**Task description**
Output an exact reproduction of the data.

------ Data

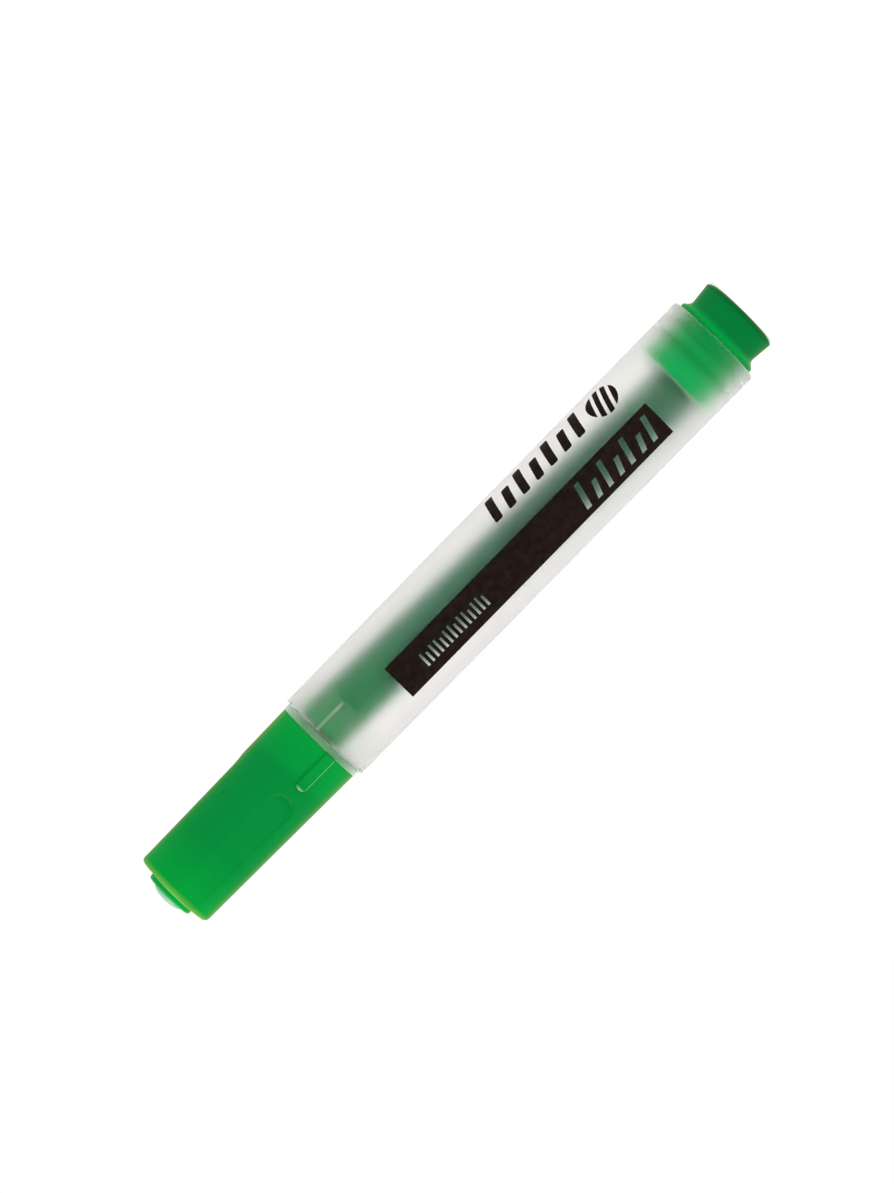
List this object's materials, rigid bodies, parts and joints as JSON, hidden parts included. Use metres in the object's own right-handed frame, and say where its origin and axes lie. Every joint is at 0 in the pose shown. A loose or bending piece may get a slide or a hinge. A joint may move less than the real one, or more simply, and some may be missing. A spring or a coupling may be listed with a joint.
{
  "type": "highlighter pen",
  "caption": "Round capped highlighter with a frosted see-through barrel, ink reservoir, chisel nib, pull-off cap with three grip flats and a rib, and a flat tail plug to stand on.",
  "frame": {"origin": "centre of the tail plug's flat end face, on which the pen stands", "axes": "+Z along the pen from the tail plug to the cap's closed end; -Y is the side with the printed band and the front grip rib"},
  "size_m": [0.0164, 0.0164, 0.124],
  "materials": {
    "frosted_plastic": "frosted translucent polypropylene",
    "plug_green": "satin moulded",
    "natural_plastic": "uncoloured translucent polypropylene",
    "nib_felt": "dense ink-wet felt",
    "inked_fibre": "ink-soaked polyester fibre",
    "reservoir_wrap": "thin clear film",
    "cap_green": "satin moulded",
    "liner_mint": "pale translucent moulded",
    "print_ink": "screen-printed ink film"
  },
  "bodies": {
    "writing_unit": {"barrel": "frosted_plastic", "tail_plug": "plug_green", "nib_holder": "natural_plastic", "nib": "nib_felt", "reservoir_core": "inked_fibre", "reservoir_film": "reservoir_wrap"},
    "cap": {"cap_shell": "cap_green", "cap_liner": "liner_mint"}
  },
  "joints": [
    {"name": "cap_pull", "type": "slide", "parent": "writing_unit", "child": "cap", "axis": [0, 0, 1], "range_m": [0, 0.032]}
  ]
}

------------

**Reply**
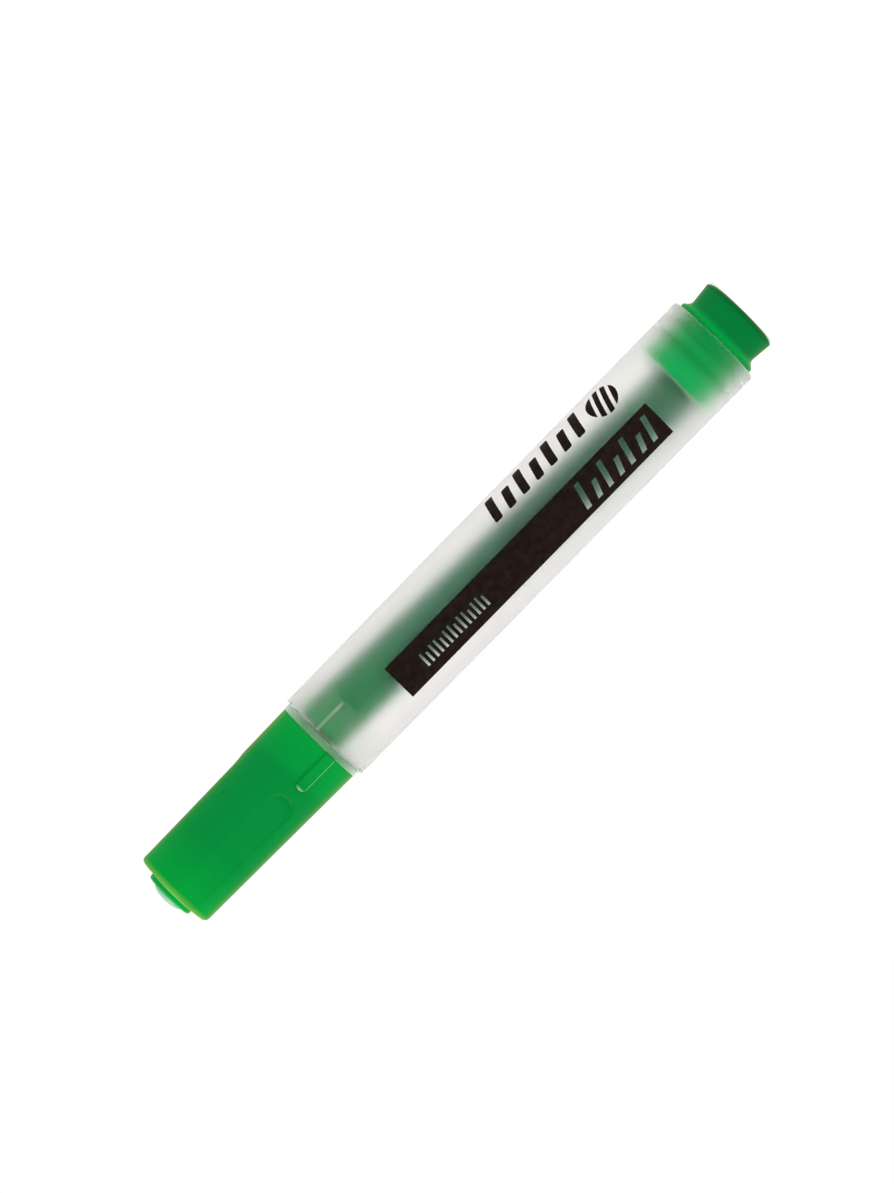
List this object's materials, rigid bodies, parts and joints as JSON, hidden parts included. Use metres in the object's own right-handed frame, and say where its origin and axes lie. Every joint is at 0 in the pose shown. A loose or bending piece may get a slide or a hinge. A joint may move less than the real one, or more simply, and some may be missing. A spring or a coupling may be listed with a joint.
{
  "type": "highlighter pen",
  "caption": "Round capped highlighter with a frosted see-through barrel, ink reservoir, chisel nib, pull-off cap with three grip flats and a rib, and a flat tail plug to stand on.",
  "frame": {"origin": "centre of the tail plug's flat end face, on which the pen stands", "axes": "+Z along the pen from the tail plug to the cap's closed end; -Y is the side with the printed band and the front grip rib"},
  "size_m": [0.0164, 0.0164, 0.124],
  "materials": {
    "frosted_plastic": "frosted translucent polypropylene",
    "plug_green": "satin moulded",
    "natural_plastic": "uncoloured translucent polypropylene",
    "nib_felt": "dense ink-wet felt",
    "inked_fibre": "ink-soaked polyester fibre",
    "reservoir_wrap": "thin clear film",
    "cap_green": "satin moulded",
    "liner_mint": "pale translucent moulded",
    "print_ink": "screen-printed ink film"
  },
  "bodies": {
    "writing_unit": {"barrel": "frosted_plastic", "tail_plug": "plug_green", "nib_holder": "natural_plastic", "nib": "nib_felt", "reservoir_core": "inked_fibre", "reservoir_film": "reservoir_wrap"},
    "cap": {"cap_shell": "cap_green", "cap_liner": "liner_mint"}
  },
  "joints": [
    {"name": "cap_pull", "type": "slide", "parent": "writing_unit", "child": "cap", "axis": [0, 0, 1], "range_m": [0, 0.032]}
  ]
}